The centerpiece to the cruel, Albee-esque fun and games in The Boys in the Band is called "Affairs of the Heart," in which Michael pressures everyone to phone the one person they've ever really loved and tell him. It's ostensibly to punish hetero Alan and force him to make a revelation about his past, but the gay partygoers here find themselves drawn into the days before amyl nitrate, bath houses, and bars to young men who broke their hearts. People often focus on the mean-spirited, self-hating bitchery in Crowley's script, but these tenderly expressed memories are his real achievement. They humanize the hateful Alan's original assessment of them as "freaks." They cut directly to the soul of gay love, and, finally, love itself. Social acceptance wouldn't ensure that these romances would've lasted forever, but they would lend the participants a measure of self-respect. That would be a big start.
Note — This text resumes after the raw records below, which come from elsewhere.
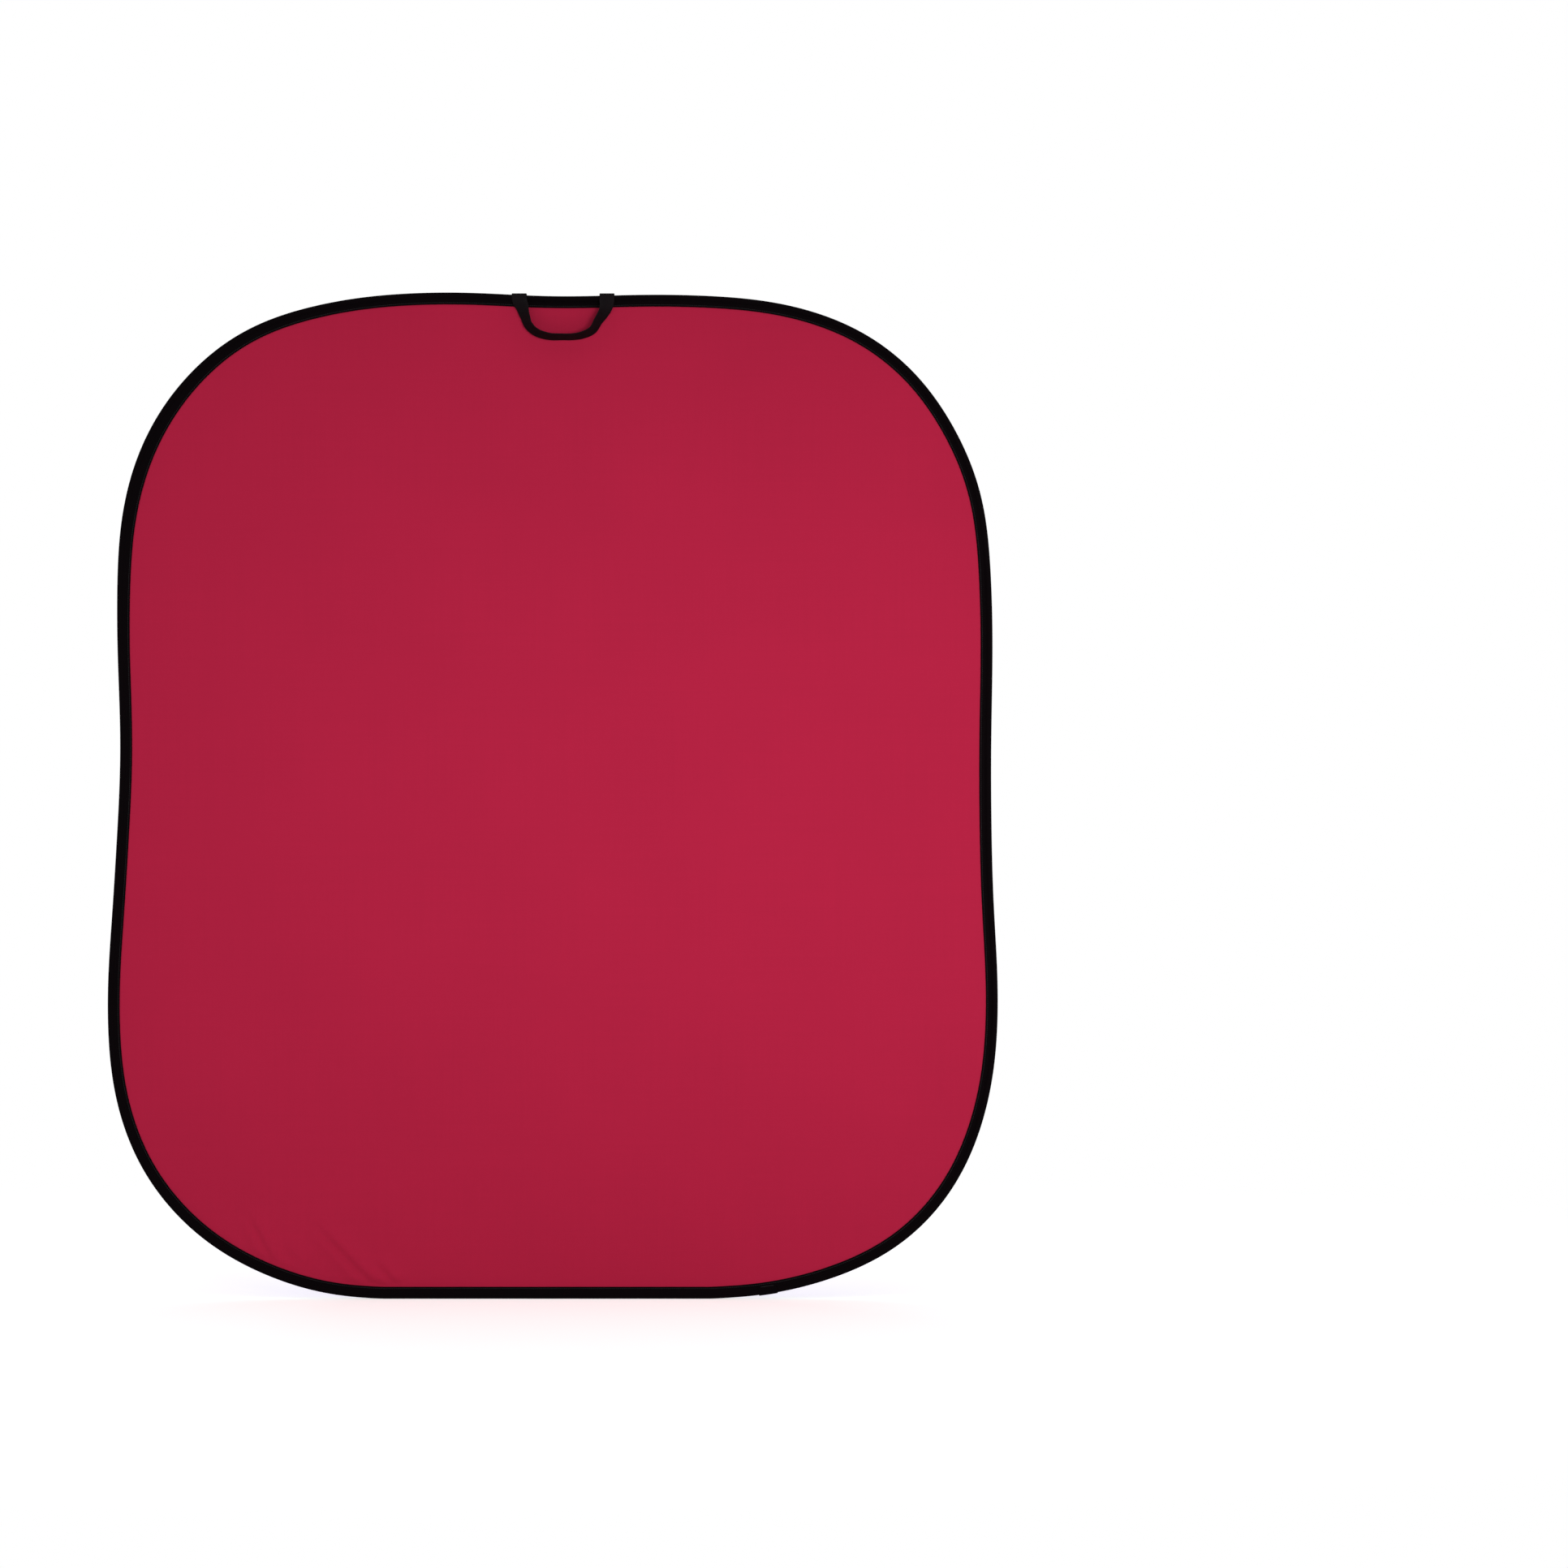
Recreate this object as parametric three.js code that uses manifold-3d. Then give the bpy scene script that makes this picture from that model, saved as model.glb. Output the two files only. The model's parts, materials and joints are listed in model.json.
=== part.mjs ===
// Collapsible reversible backdrop panel: a sprung steel hoop sewn into the edge of a two-faced cloth.
// Millimetres. +Z is up, the red face looks along -Y and the purple face along +Y.
// The origin is the middle of the bottom edge, on the panel's middle plane.
import * as THREE from 'three';
import { mergeVertices } from 'three/addons/utils/BufferGeometryUtils.js';
import Module from 'manifold-3d';

const wasm = await Module();
wasm.setup();

// Whole panel
const panelWidth = 1500;
const panelHeight = 1696;
const foldHeightShare = 0.5;

// Gaps between pieces that lie on each other, and across the fold line
const fitGap = 0.3;
const foldGap = 0.3;

// Cloth layers
const clothThickness = 0.6;
const liningThickness = 0.6;

// Sprung steel band, and the ferrule that joins its two ends
const bandWidth = 6.5;
const bandThickness = 1.2;
const bandEndGap = 0.8;
const ferruleLength = 60;
const ferruleWall = 0.7;
const crimpWidth = 4;
const crimpDepth = 0.3;
const crimpPlaceShares = [-0.36, -0.12, 0.12, 0.36];

// Binding tape, folded over the cloth's edge
const tapeThickness = 1;
const bindingWidth = 20;
const cornerExtraWidth = 5;
const cornerReach = 260;
const cornerPlaceShares = { x: -0.92, z: 0.86 };
const edgeFlatWidth = 7.2;
const crownSlack = 0.9;
const channelDepth = 5.8;
const taperLength = 4.7;
const clothTuck = 2;

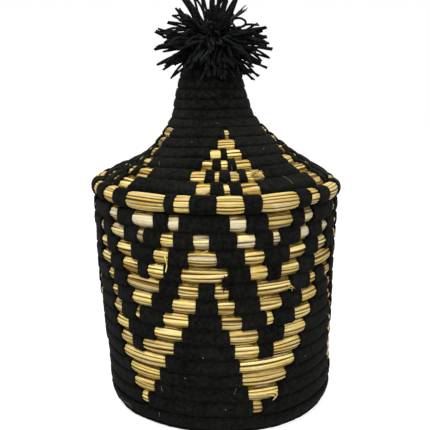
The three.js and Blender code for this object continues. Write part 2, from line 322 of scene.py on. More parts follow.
def vectors(tree, operation, *values):
    inputs = dict(enumerate(values))
    return put(tree, "ShaderNodeVectorMath", inputs, operation=operation).outputs


def scaled(tree, vector, amount):
    inputs = {0: vector, "Scale": amount}
    return put(tree, "ShaderNodeVectorMath", inputs, operation="SCALE").outputs[0]


def noise(tree, vector, scale, detail=2.0, roughness=0.5):
    inputs = {"Vector": vector, "Scale": scale, "Detail": detail, "Roughness": roughness}
    return put(tree, "ShaderNodeTexNoise", inputs).outputs[0]


def ranged(tree, value, low, high, to_low=0.0, to_high=1.0):
    inputs = {0: value, 1: low, 2: high, 3: to_low, 4: to_high}
    return put(tree, "ShaderNodeMapRange", inputs).outputs[0]


def compared(tree, value, operation, limit):
    inputs = {0: value, 1: limit}
    return put(tree, "FunctionNodeCompare", inputs, data_type="FLOAT", operation=operation)


def fact(tree, name, kind="FLOAT"):
    return put(tree, "GeometryNodeInputNamedAttribute", {"Name": name}, data_type=kind).outputs[0]


def vector_fact(tree, name):
    return fact(tree, name, "FLOAT_VECTOR")


def keep(tree, geometry, name, value, kind="FLOAT"):
    """Stores a value on each point under a name, for later nodes and the material."""
    inputs = {"Geometry": geometry, "Name": name, "Value": value}
    return put(tree, "GeometryNodeStoreNamedAttribute", inputs, data_type=kind, domain="POINT")


def chance(tree, low, high, identity, seed):
    inputs = {2: low, 3: high, "ID": identity, "Seed": seed}
    return put(tree, "FunctionNodeRandomValue", inputs, data_type="FLOAT").outputs[1]


def moved(tree, geometry, **to):
    return put(tree, "GeometryNodeSetPosition", {"Geometry": geometry, **to})


def across_rope(tree, onward, outward):
    """A direction across the rope, by its shares towards the next round and outwards."""
    towards_next = scaled(tree, vector_fact(tree, "onward"), onward)
    away = scaled(tree, vector_fact(tree, "outward"), outward)
    return vectors(tree, "ADD", towards_next, away)[0]


def geometry_tree(name, sizes):
    """An empty tree with named inputs, its inputs' sockets and its output node."""
    tree = bpy.data.node_groups.new(name, "GeometryNodeTree")
    tree.is_modifier = True
    tree.interface.new_socket("Geometry", in_out="INPUT", socket_type="NodeSocketGeometry")
    tree.interface.new_socket("Geometry", in_out="OUTPUT", socket_type="NodeSocketGeometry")
    for label, kind in sizes.items():
        tree.interface.new_socket(label, in_out="INPUT", socket_type="NodeSocket" + kind)
    return tree, tree.nodes.new("NodeGroupInput").outputs, tree.nodes.new("NodeGroupOutput")


def measured(tree, curve):
    """Keeps where each point of a rope's middle line lies, and how far along."""
    place = put(tree, "GeometryNodeInputPosition")
    length = put(tree, "GeometryNodeSplineParameter").outputs["Length"]
    return keep(tree, keep(tree, curve, "middle", place, "FLOAT_VECTOR"), "along", length)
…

Sentiment aside, I think Michael deserves to be a poster boy for gay marital rights, if only to remind us of the potential pitfalls of that institution. Given the opportunity to wed, he would now be free to confuse a piece of paper for emotional commitment and security. Those husbands choosing not to tolerate his viperish tongue and whiny immaturity would have to go through the court system before they could make a clean break. Michael's serial nuptials would give new meaning to that old appellation "the gay divorcée" -- the alimony payments would eventually exceed his monthly liquor bill. He would, in short, be a lot like some heterosexuals you may know.